Not stopping there, the DG has vowed to similarly revamp all the other centres. “I have met with the NUC Executive Secretary with a view to pushing further for all the remaining centres to benefit similarly,” she said.

Meanwhile, about one year after she took over the affairs of NABDA, the agency became a mecca of some sort for students, mostly from the FCT and northern parts of the country, reaching as far as Taraba State, receiving on the average students from two institutions every month on excursion.

Ogbadu hinted recently that in accordance with the domestication guidelines developed from the Cartagena Protocol drawn from the treaty signed by Nigeria under the Convention on Biological Diversity, NABDA had started Confined Field trials of genetically modified crops.
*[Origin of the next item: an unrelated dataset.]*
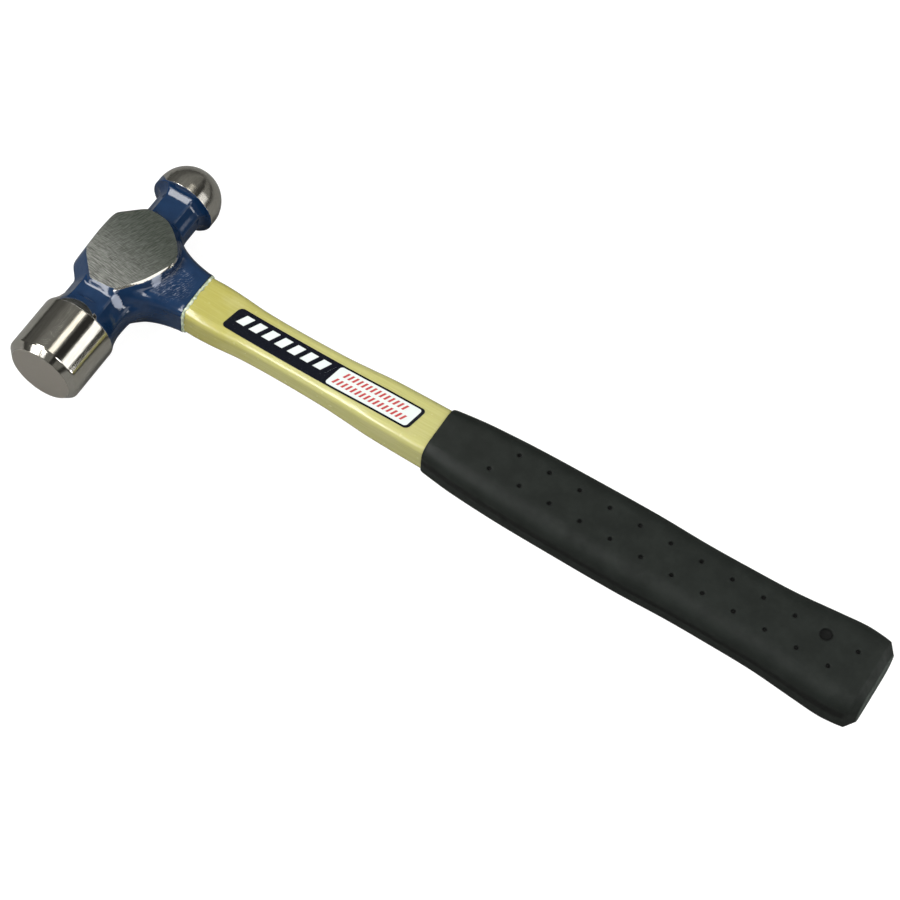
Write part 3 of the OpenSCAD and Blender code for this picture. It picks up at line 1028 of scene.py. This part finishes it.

She noted that it started with Bt Cotton and presently into the second year of trial, adding that “we have equally applied to NBMA to start Confined Field Trial of Herbicide Tolerant soya beans(HT soya bean) bringing National Cereals Research Institute, Badeggi on board with us.”

On coordination and promotion of Biotechnology, she informed that, “In keeping with NABDA’s mandate of Promotion of Biotechnology in Nigeria, we have brought together research experts from Universities and research institutes to form a functional network that can address national goals beginning with Animal Genetic Research Network and Livestock Genomics Network. Other Networks will come on board soon,” while adding that a bioethanol production plant established through Public Private Partnership in Ogbomoso had been commissioned.

It was gathered that this pilot plant produces 1000 litres of bioethanol/day from agricultural feedstock.

Through the establishment of an impactful public information outfit of ‘Open Forum onAgricultural Biotechnology,’ OFAB, the agency has achieved a higher level of public awareness on especially agricultural biotechnology across the country.

As a thoroughbred professional, Professor Ogbadu has not been limited to representing the Honourable Minister of Science and Technology at various fora at which she has given good account of her professional acumen, as she has also at several occasions ably represented Nigeria at various fora outside the shores of the country on biotechnology, with a view to positioning Nigeria to participate fully in modern biotechnology.

Following her very credible and well-documented outings at international fora, as well as her antecedents, as a mark of recognition for Nigeria, Africa and the erudite professor herself, the board of governors of the International Centre for Genetic Engineering and Biotechnology unanimously elected Professor Lucy Ogbadu as its Vice President.

Ogakwu is the president, Civil Society Groups for Good Governance.